What are player colors (playercolor)?

Imagine a game with 3 players. Each player has it's unique color (like blue, red and green). It would be terribly difficult if the units would look all the same. Imagine a fight between two soldiers; one soldier is owned by the green player, one by the red, but both soldiers look the same. So each unit (and building) should have a player color.

Now, it would be very hard to draw each unit with each player color; therefore Widelands takes a different approach: each unit is drawn (usually in Blender) using a single "Player Color" material of a light neutral hue (like white) assigned to certain objects or vertex groups on the unit. When the unit's pic or animation frames are rendered, a python script is available to simultaneously generate a mask for each rendered frame to identify the playercolor areas or objects within the frame.
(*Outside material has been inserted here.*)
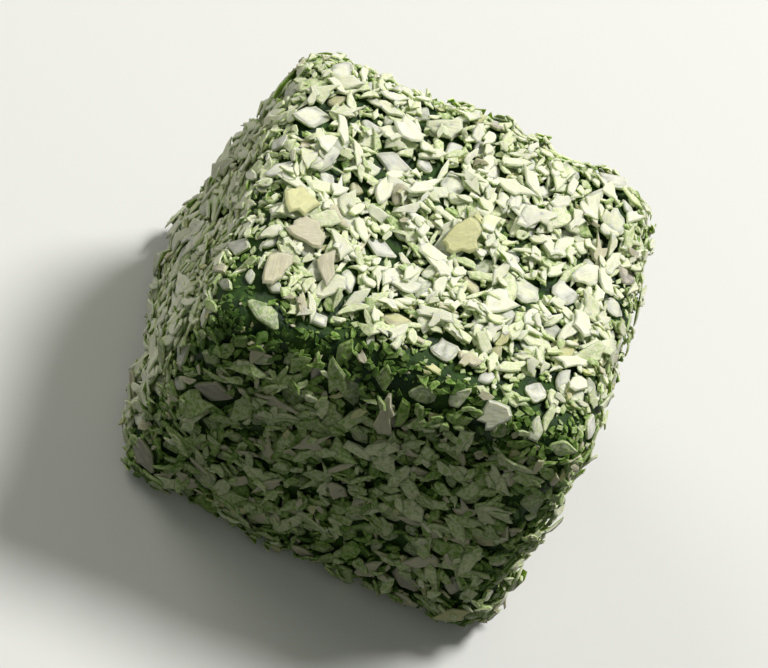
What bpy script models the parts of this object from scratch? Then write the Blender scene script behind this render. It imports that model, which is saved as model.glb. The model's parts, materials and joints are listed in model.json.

The mask image file has the same name as the image file but with "_pc" at the end of its name. (Example: the Player Color mask file for idle_00.png would be named idle_00_pc.png) When Widelands draws now a unit for a specific player, it will replace the masked area(s) in the image(s) with the correct color for the player.

When an animation comes with a bunch of .png files and a bunch of _pc.png files Widelands will figure out automatically that those have player colors. If there are no _pc.png files, it is assumed that the animation has no player colors.